A: We have a history of picking these young women before they hit their peak. We put Kate Upton in an ad a month before she got the cover for Sports Illustrated. At the time we picked her, we just said, "This is a beautiful woman."
We just did an ad with (model and actress) Charlotte McKinney, which kind of created Charlotte McKinney. It was her walking through a farmer's market. You think she's naked until the end, and you see she's got clothes on. It's for the all-natural burger.
Q: Do models now see Carl's Jr. ads as a platform?
A: We did an ad last summer where (Sports Illustrated model) Hannah Ferguson was washing a big Ford pickup truck for the Texas barbecue burger. We did an event in Texas and I was talking to her. She said, "All us girls at Sports Illustrated, we all talk about who's going to do the next Carl's Jr. ad and how can we be the model that does the next ad?"
(A representative for Ferguson says she never made the statement.)
And Padma's manager contacted us. You know who Padma is?
Q: Padma Lakshmi?
A: Yeah, Padma actually put in one of her cookbooks how when she was modeling as a teenager, her parents moved to Los Angeles. They couldn't eat meat, right? But she would sneak out to a Carl's Jr. and get a Western Bacon Cheeseburger, and then lick the barbecue sauce off her fingers when she got home, so her parents couldn't tell.
Padma's manager called and said, "Did you see this in the book?"
So we put her in an ad where she eats a Western Bacon Cheeseburger.
We get a lot of actresses, whose names I won't tell you, who contact us, who we don't end up using in the ad because they're not right for the brand.
Q: What are some examples without saying names? Are they not the right age?
A: Some of it may be age relevant. Although, Heidi Klum is no spring chicken.
It depends on a lot of interlocking factors, and what products we're promoting. First of all, you really need to be able to eat the burger like you're loving it. We don't want somebody that's going to go out there and say, "Well, I don't eat burgers."
You really have to go at it. You really have to attack it.
Q: Has there been a problem with that?
A: We used Kim Kardashian in an ad. But Kim really couldn't eat the burgers. Luckily, we had a salad we were promoting, so we used Kim in the salad ad. But if we had not been promoting a salad, we probably never would've done an ad with Kim, because she wasn't good at eating the burger. She's too tiny. She's really little.
(A representative for Kardashian disputed the account and said a salad ad was chosen because Kardashian had a fitness DVD and wanted to eat something that fit with her brand.)
Q: Do you get a lot of complaints about the ads?

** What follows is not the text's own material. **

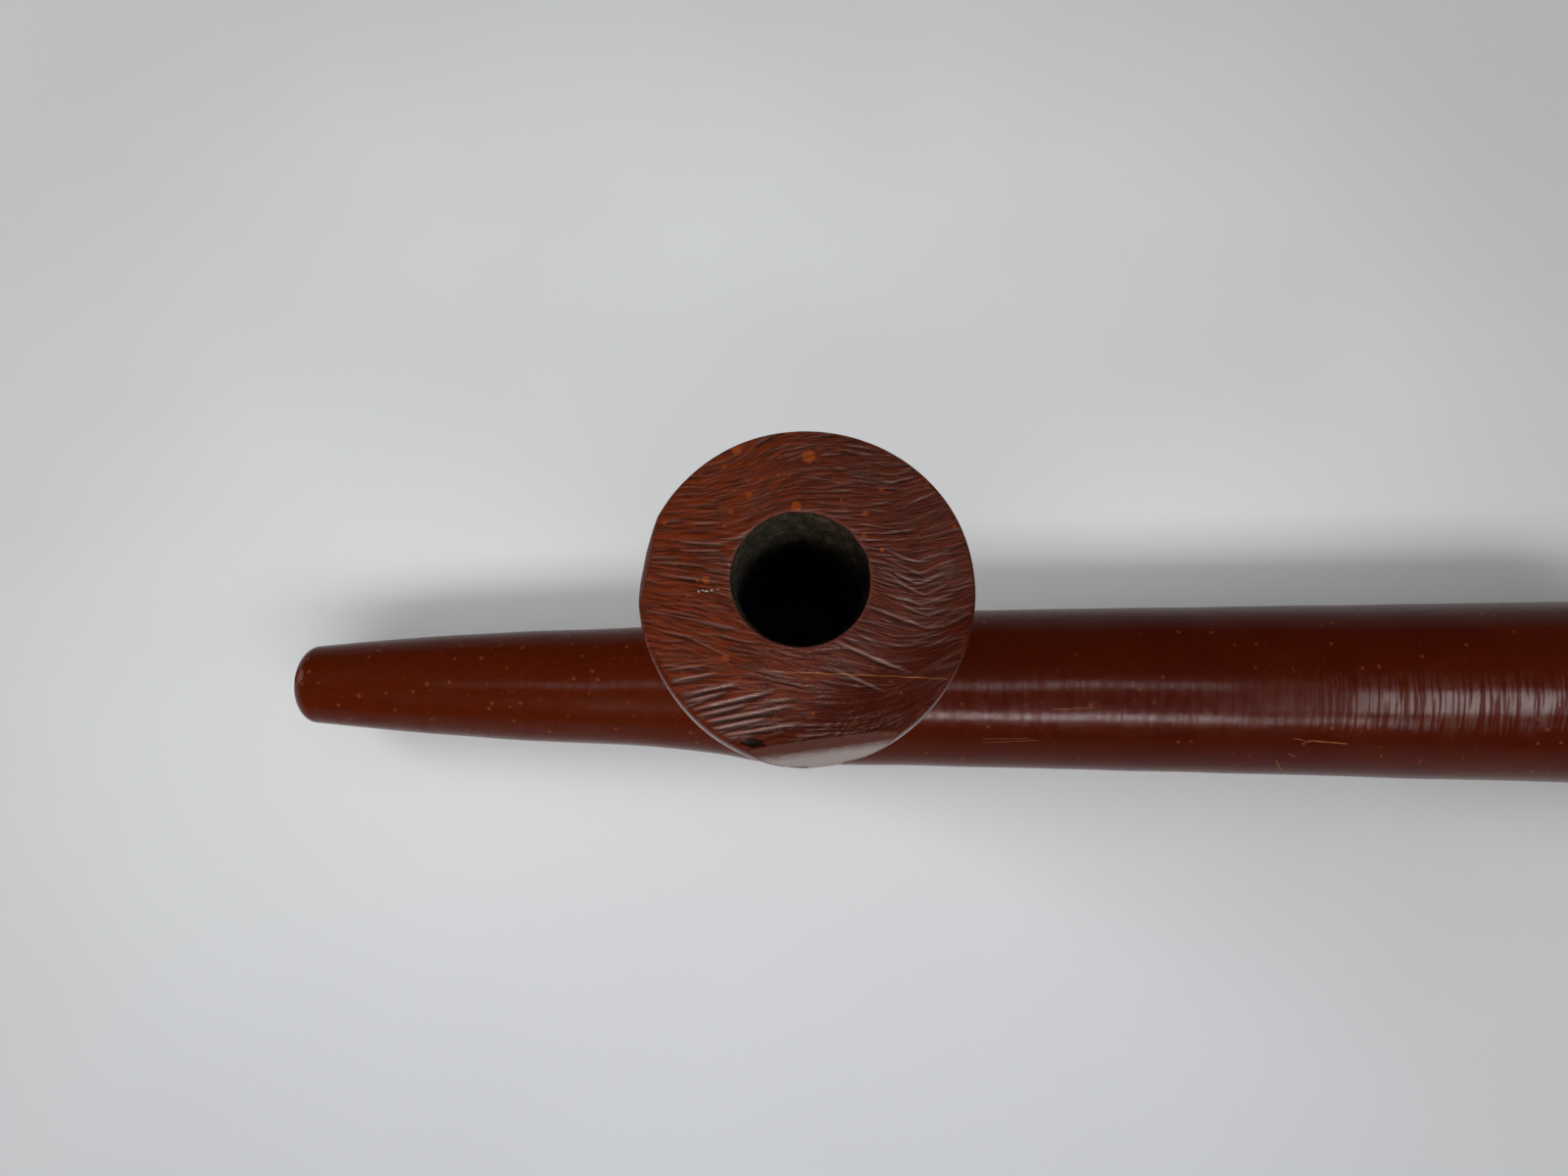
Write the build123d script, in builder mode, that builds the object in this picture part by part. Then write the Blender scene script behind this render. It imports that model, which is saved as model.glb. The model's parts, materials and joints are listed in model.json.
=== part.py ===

A: They'll send out an email blast. I won't name the organization, but there are a couple organizations that do that.
One of these groups is headed by a very nice woman who I met at the Republican Convention in 2012. And she came up and said, "Andy, I read your stuff, I read what you write, and I agree with you politically. But I want you to know I'm the head of X organization and we do these email blasts because we really don't like your ads."
I grabbed her hand and said, "Thank you." And she said, "What do you mean?"
I said, "If you guys don't do an email blast with one of our ads, I run into the head of marketing and say, 'What's the matter with the ad?'"
Q: Speaking of the convention, you're outspoken politically. You write columns and were an economic adviser to Mitt Romney's presidential campaign. Any fear of alienating customers?
A: It doesn't seem to have impacted the business at all. If you were buying products or going to movies based upon the politics of the people involved, well I probably couldn't go to half the movies I go to.
I think people give you a break. This is America. You're allowed to have your views.